◆ **Task details**
Return exactly the span of lines that opens with the line containing "depsgraph = bpy.context.evaluated_depsgraph_get()" and closes with the last line of the data, inclusive.

◆ **Data provided**

........

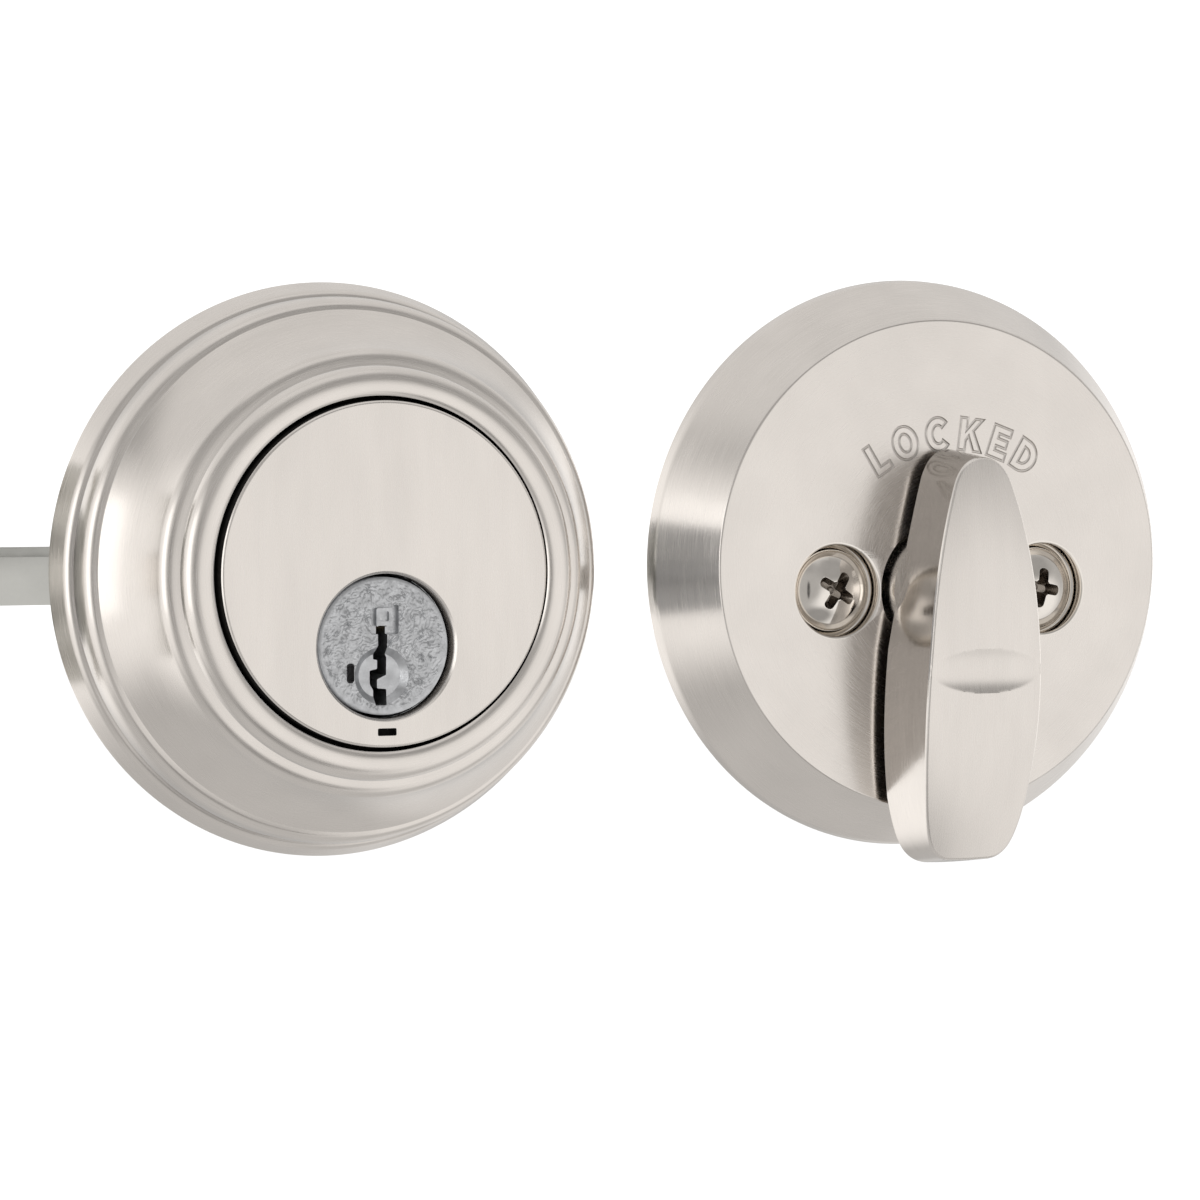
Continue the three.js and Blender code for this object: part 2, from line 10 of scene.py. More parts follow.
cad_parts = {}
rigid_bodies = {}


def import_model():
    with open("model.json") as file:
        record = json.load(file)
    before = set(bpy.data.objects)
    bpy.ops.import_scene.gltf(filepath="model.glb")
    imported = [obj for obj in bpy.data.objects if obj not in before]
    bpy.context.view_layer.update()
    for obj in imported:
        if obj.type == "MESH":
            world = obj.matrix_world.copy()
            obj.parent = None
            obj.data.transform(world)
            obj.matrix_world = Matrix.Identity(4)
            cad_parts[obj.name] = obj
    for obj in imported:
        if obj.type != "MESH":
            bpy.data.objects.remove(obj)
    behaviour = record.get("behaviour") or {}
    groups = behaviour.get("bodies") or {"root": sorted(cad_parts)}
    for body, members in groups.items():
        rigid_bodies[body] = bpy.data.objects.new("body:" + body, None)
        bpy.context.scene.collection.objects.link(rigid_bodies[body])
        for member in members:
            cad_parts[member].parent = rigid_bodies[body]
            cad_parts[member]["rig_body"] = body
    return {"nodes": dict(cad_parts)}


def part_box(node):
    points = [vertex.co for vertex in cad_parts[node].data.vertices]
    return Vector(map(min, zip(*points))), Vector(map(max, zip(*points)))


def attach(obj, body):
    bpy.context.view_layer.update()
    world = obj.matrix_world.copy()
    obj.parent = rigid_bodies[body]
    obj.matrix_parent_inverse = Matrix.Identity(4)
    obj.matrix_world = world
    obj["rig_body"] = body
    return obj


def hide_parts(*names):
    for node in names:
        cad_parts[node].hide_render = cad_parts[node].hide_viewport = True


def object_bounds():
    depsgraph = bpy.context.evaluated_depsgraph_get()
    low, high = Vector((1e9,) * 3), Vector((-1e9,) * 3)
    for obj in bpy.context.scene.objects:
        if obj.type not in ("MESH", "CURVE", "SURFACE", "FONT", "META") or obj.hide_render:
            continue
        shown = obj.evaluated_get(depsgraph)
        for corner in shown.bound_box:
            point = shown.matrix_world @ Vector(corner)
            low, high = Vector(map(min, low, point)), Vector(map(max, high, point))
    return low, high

........

◆ **Answer to the problem**
    depsgraph = bpy.context.evaluated_depsgraph_get()
    low, high = Vector((1e9,) * 3), Vector((-1e9,) * 3)
    for obj in bpy.context.scene.objects:
        if obj.type not in ("MESH", "CURVE", "SURFACE", "FONT", "META") or obj.hide_render:
            continue
        shown = obj.evaluated_get(depsgraph)
        for corner in shown.bound_box:
            point = shown.matrix_world @ Vector(corner)
            low, high = Vector(map(min, low, point)), Vector(map(max, high, point))
    return low, high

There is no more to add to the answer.